French President Emmanuel Macron’s bloc ended in third place in the first round of his country’s snap parliamentary elections. The right-wing National Rally (RN) party led the vote, while the newly-created left-wing New Popular Front (NFP) trailed in second. French media have described the results as Macron shooting himself in the foot with his decision to dissolve the parliament last month.
The Russian government “certainly pays great attention” to the French elections, Peskov told journalists during a regular briefing on Monday.
“The trends that have emerged earlier in several European nations, including France, have been confirmed,” he added. “We’ll wait for the second round, but the preferences of the French voters are more or less clear to us.”
Moscow considers the Macron government hostile to Russia and as occasionally setting the tone of the West’s confrontation with the country. The French president was the first to declare that it should not be ruled out that NATO nations may eventually send troops to Ukraine to prevent a Russian victory.

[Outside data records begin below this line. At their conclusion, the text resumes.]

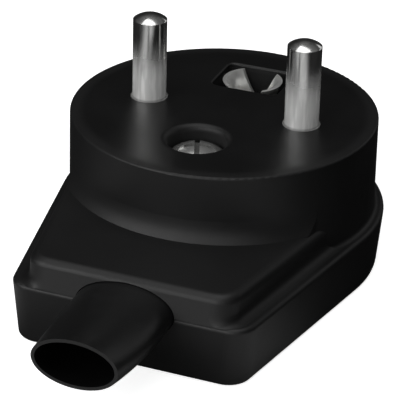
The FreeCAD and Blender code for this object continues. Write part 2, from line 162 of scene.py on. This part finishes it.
class Tree:
    """A node tree that is emptied first. Its nodes are added through one method."""

    def __init__(self, owner):
        owner.use_nodes = True
        self.tree = owner.node_tree
        self.tree.nodes.clear()

    @staticmethod
    def find(sockets, key):
        """A socket by its order, or by its name or identifier with _ for each space."""
        if isinstance(key, int):
            return sockets[key]
        return next(socket for socket in sockets
                    if key in (socket.name.replace(" ", "_"), socket.identifier))

    def node(self, kind, settings, *inputs, output=0, **named):
        """Adds a node: its settings first, then its sockets by order or by name. A Value
        is linked and anything else is set as the socket's own value."""
        made = self.tree.nodes.new(kind)
        for key, value in settings.items():
            if key == "stops":
                self.set_stops(made.color_ramp, value)
            else:
                setattr(made, key, value)
        for key, value in list(enumerate(inputs)) + list(named.items()):
            socket = self.find(made.inputs, key)
            if isinstance(value, Value):
                self.tree.links.new(value.socket, socket)
            else:
                socket.default_value = value
        return Value(self, self.find(made.outputs, output))

    @staticmethod
    def set_stops(ramp, stops):
        """Puts the (position, colour) stops on a colour ramp."""
        while len(ramp.elements) < len(stops):
            ramp.elements.new(1.0)
        for element, (position, shade) in zip(ramp.elements, stops):
            element.position = position
            element.color = shade

    def parts(self, vector):
        """The x, y and z of a vector."""
        first = self.node("ShaderNodeSeparateXYZ", {}, vector)
        return [Value(self, socket) for socket in first.socket.node.outputs]

    def ray(self, kind):
        """1 on a ray of the kind, such as Camera or Glossy, and 0 on any other."""
        return self.node("ShaderNodeLightPath", {}, output=f"Is_{kind}_Ray")

    def close(self, kind, surface):
        """The output node of the kind, fed by the surface."""
        self.tree.links.new(surface.socket, self.tree.nodes.new(kind).inputs[0])


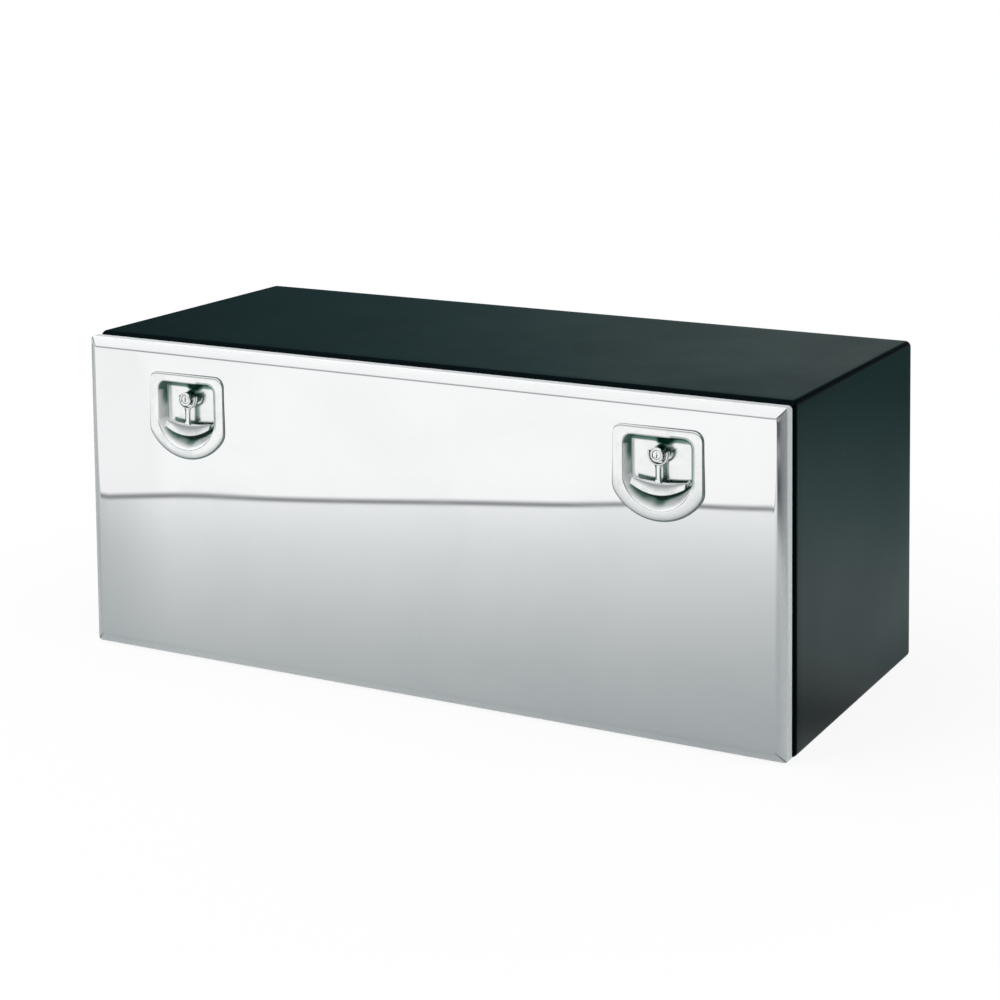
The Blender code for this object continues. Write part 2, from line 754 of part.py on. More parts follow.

Macron has argued that he wants to maintain “strategic ambiguity” regarding Ukraine, supposedly keeping Moscow guessing as to how far NATO would go. Considering that many NATO member states, including the US, responded to Macron’s February remarks by ruling out sending troops to fight for Kiev, critics of the French leader claim he has achieved the opposite of his intentions.
Macron dissolved the National Assembly on June 9, following a European Parliament election in which RN won 30 of the 81 French seats in the EU legislature. Experts have called the move a gamble which has backfired, after left-wing French political groups overcame their differences and campaigned as a single force.
The second round is scheduled for July 7. According to Le Figaro sources, Macron is considering whether to dissolve the freshly-elected parliament.